▼

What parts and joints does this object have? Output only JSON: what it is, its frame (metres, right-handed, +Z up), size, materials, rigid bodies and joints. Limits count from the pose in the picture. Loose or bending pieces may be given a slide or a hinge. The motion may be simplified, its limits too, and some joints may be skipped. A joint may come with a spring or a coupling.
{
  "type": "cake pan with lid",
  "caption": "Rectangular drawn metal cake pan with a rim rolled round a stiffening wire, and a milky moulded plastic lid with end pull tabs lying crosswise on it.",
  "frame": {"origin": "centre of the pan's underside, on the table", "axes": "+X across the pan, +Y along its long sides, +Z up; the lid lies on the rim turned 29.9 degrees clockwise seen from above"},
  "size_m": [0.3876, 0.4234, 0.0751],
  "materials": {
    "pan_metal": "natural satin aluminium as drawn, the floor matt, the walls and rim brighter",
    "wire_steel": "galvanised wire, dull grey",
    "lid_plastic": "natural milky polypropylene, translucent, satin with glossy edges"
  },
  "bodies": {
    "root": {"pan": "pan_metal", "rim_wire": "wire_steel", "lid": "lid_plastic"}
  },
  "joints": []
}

▲

Aim of the exercise: Return every line in the listing that contains the word "bodies".

Problem solution:
What parts and joints does this object have? Output only JSON: what it is, its frame (metres, right-handed, +Z up), size, materials, rigid bodies and joints. Limits count from the pose in the picture. Loose or bending pieces may be given a slide or a hinge. The motion may be simplified, its limits too, and some joints may be skipped. A joint may come with a spring or a coupling.
  "bodies": {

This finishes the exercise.